Under the programs’ directives, IRS agents must use the maximum willful-FBAR penalties in the comparison-test against the 20% or the 25% compliance penalty. No surprise—the 20% or 25% always comes out to a lower amount. That’s what participants have been required to pay to get a closing agreement.
By contrast, the non-willful FBAR penalties may not exceed $10,000 per violation. Further, the Internal Revenue Manual includes detailed guidelines for revenue agents permitting them to reduce the penalties in appropriate cases, and even to issue an “FBAR warning letter” in lieu of any monetary penalties.
What should I do now?
If you have made a voluntary disclosure under either the 2009 or the 2011 program and signed off on your closing agreement, you should review whether you may have been eligible for lower FBAR penalties under existing law. If so, you should consider filing a refund claim. Assuming the IRS either denies the claim or fails to respond, you will be entitled to seek the refund through litigation.
(Note that merely being eligible for the lower FBAR penalty does not assure that you would have qualified for it. Check the penalty rules in Section 4.26.16 of the Internal Revenue Manual, available on this website.)

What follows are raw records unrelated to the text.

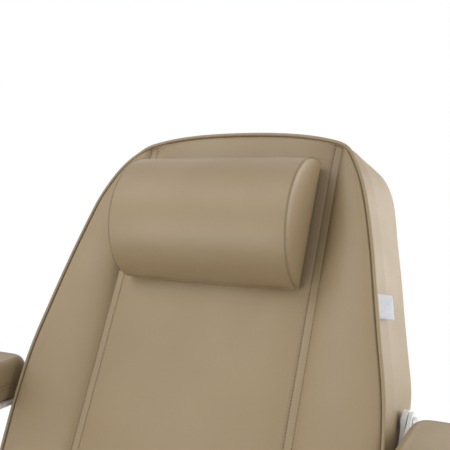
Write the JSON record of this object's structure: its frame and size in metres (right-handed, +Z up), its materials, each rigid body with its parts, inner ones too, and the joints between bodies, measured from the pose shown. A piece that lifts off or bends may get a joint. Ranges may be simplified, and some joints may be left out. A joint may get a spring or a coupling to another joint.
{
  "type": "beauty treatment chair",
  "caption": "Padded treatment chair with reclining back, lifting leg rest, swing-up armrests and head pillow, on a hydraulic swivel column with a pedal.",
  "frame": {"origin": "on the floor, on the axis of the column", "axes": "+Z up, the sitter faces -Y, +X is the sitter's left"},
  "size_m": [0.8526, 1.1459, 1.2585],
  "materials": {
    "leatherette": "satin",
    "white_steel": "satin",
    "dark_casting": "satin",
    "chrome": "polished",
    "zinc_steel": "satin",
    "bronze": "satin",
    "rubber": "matte",
    "black_plastic": "matte",
    "plywood": "matte",
    "black_spring": "satin",
    "label_cloth": "matte",
    "hook_and_loop": "matte"
  },
  "bodies": {
    "base": {"base_mat": "rubber", "base_plate": "white_steel", "base_cover": "white_steel", "pump_body": "dark_casting", "pump_collar": "chrome", "pump_bolts": "zinc_steel", "pedal_pin": "zinc_steel"},
    "column": {"piston": "chrome", "thrust_washer": "bronze"},
    "pedal": {"pedal_lever": "black_spring", "pedal_pad": "rubber"},
    "seat": {"swivel_head": "white_steel", "head_bolts": "zinc_steel", "seat_rail_left": "white_steel", "seat_rail_right": "white_steel", "seat_cross_front": "white_steel", "seat_cross_rear": "white_steel", "rail_end_caps": "black_plastic", "seat_board": "plywood", "seat_cushion": "leatherette", "back_hinge_plates": "white_steel", "back_hinge_pins": "zinc_steel", "leg_hinge_pins": "zinc_steel", "spring_anchors": "white_steel", "arm_bracket_left": "white_steel", "arm_bracket_right": "white_steel", "arm_pivot_bolts": "zinc_steel", "lever_mounts": "white_steel"},
    "backrest": {"back_rail_left": "white_steel", "back_rail_right": "white_steel", "back_cross_tube": "white_steel", "back_crank": "white_steel", "back_hinge_bushes": "bronze", "back_board": "plywood", "back_cover": "leatherette", "back_cushion": "leatherette", "side_label": "label_cloth", "pillow_strips": "hook_and_loop", "head_pillow": "leatherette"},
    "back_spring_body": {"back_spring_cylinder": "black_spring"},
    "back_spring_piston": {"back_spring_rod": "chrome"},
    "leg_rest": {"leg_arm_left": "white_steel", "leg_arm_right": "white_steel", "leg_cross_tube": "white_steel", "leg_crank": "white_steel", "leg_hinge_bushes": "bronze", "leg_board": "plywood", "leg_cushion": "leatherette"},
    "leg_spring_body": {"leg_spring_cylinder": "black_spring"},
    "leg_spring_piston": {"leg_spring_rod": "chrome"},
    "back_release": {"back_lever": "white_steel", "back_lever_grip": "black_plastic"},
    "leg_release": {"leg_lever": "white_steel", "leg_lever_grip": "black_plastic"},
    "armrest_left": {"arm_carrier_left": "white_steel", "arm_pad_left": "leatherette"},
    "armrest_right": {"arm_carrier_right": "white_steel", "arm_pad_right": "leatherette"}
  },
  "joints": [
    {"name": "seat_lift", "type": "slide", "parent": "base", "child": "column", "axis": [0, 0, 1], "range_m": [0, 0.15]},
    {"name": "seat_swivel", "type": "hinge", "parent": "column", "child": "seat", "pos_m": [0, 0, 0.4], "axis": [0, 0, 1], "continuous": true},
    {"name": "pump_pedal", "type": "hinge", "parent": "base", "child": "pedal", "pos_m": [0.088, 0, 0.064], "axis": [0, 1, 0], "range_deg": [0, 15], "stiffness_Nm_per_rad": 20, "springref_deg": -11.46},
    {"name": "backrest_recline", "type": "hinge", "parent": "seat", "child": "backrest", "pos_m": [0, 0.26713, 0.57], "axis": [-1, 0, 0], "range_deg": [0, 60]},
    {"name": "back_spring_swing", "type": "hinge", "parent": "seat", "child": "back_spring_body", "pos_m": [0.15, -0.03, 0.452], "axis": [1, 0, 0], "range_deg": [-1, 2]},
    {"name": "back_spring_stroke", "type": "slide", "parent": "back_spring_body", "child": "back_spring_piston", "axis": [0, 0.9999, 0.015], "range_m": [-0.132, 0.002]},
    {"name": "leg_rest_lift", "type": "hinge", "parent": "seat", "child": "leg_rest", "pos_m": [0, -0.19, 0.495], "axis": [-1, 0, 0], "range_deg": [0, 65]},
    {"name": "leg_spring_swing", "type": "hinge", "parent": "seat", "child": "leg_spring_body", "pos_m": [-0.15, 0.07, 0.436], "axis": [1, 0, 0], "range_deg": [-3, 1]},
    {"name": "leg_spring_stroke", "type": "slide", "parent": "leg_spring_body", "child": "leg_spring_piston", "axis": [0, -0.9968, -0.0796], "range_m": [-0.002, 0.098]},
    {"name": "back_release_pull", "type": "hinge", "parent": "seat", "child": "back_release", "pos_m": [0.176, -0.062, 0.459], "axis": [0, -1, 0], "range_deg": [0, 12], "stiffness_Nm_per_rad": 4, "springref_deg": -11.46},
    {"name": "leg_release_pull", "type": "hinge", "parent": "seat", "child": "leg_release", "pos_m": [-0.176, 0.036, 0.459], "axis": [0, 1, 0], "range_deg": [0, 12], "stiffness_Nm_per_rad": 4, "springref_deg": -11.46},
    {"name": "armrest_left_swing", "type": "hinge", "parent": "seat", "child": "armrest_left", "pos_m": [0.32, 0.4, 0.862], "axis": [-1, 0, 0], "range_deg": [0, 100]},
    {"name": "armrest_right_swing", "type": "hinge", "parent": "seat", "child": "armrest_right", "pos_m": [-0.32, 0.4, 0.862], "axis": [-1, 0, 0], "range_deg": [0, 100]}
  ],
  "couplings": [
    {"joint": "back_spring_swing", "follows": "backrest_recline", "ratio": 0.0079964},
    {"joint": "back_spring_stroke", "follows": "backrest_recline", "m_per_rad": -0.12412},
    {"joint": "leg_spring_swing", "follows": "leg_rest_lift", "ratio": -0.021982},
    {"joint": "leg_spring_stroke", "follows": "leg_rest_lift", "m_per_rad": 0.085065}
  ]
}
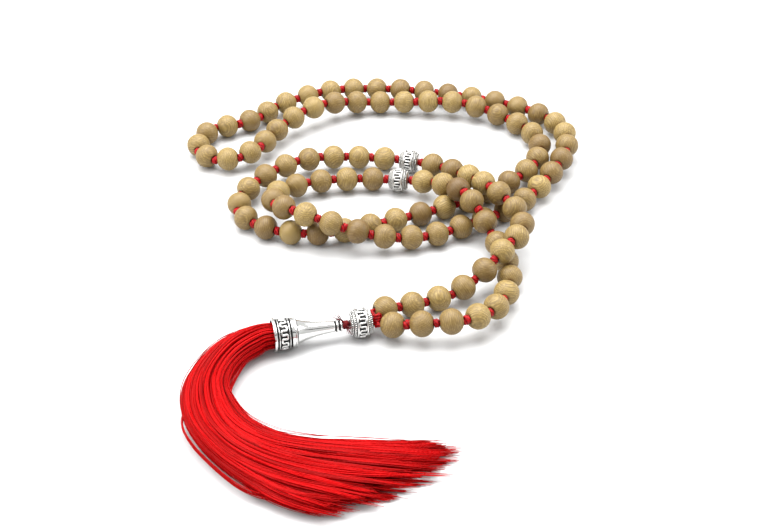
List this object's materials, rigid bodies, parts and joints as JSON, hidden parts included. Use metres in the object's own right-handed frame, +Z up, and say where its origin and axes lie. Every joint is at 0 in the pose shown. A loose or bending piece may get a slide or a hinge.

If you have made a voluntary disclosure under either the 2009 or 2011 program but you have not yet signed off on your closing agreement, don’t sign until you consider the lower FBAR penalties.
If you’ve been thinking about making a voluntary disclosure but have not yet done so, a new 2012 program has just been announced with no deadline for filing. You can start working on the disclosure now, with the assurance that someone ahead of you in line will resolve this FBAR penalty issue before your case is actually reviewed by an IRS agent.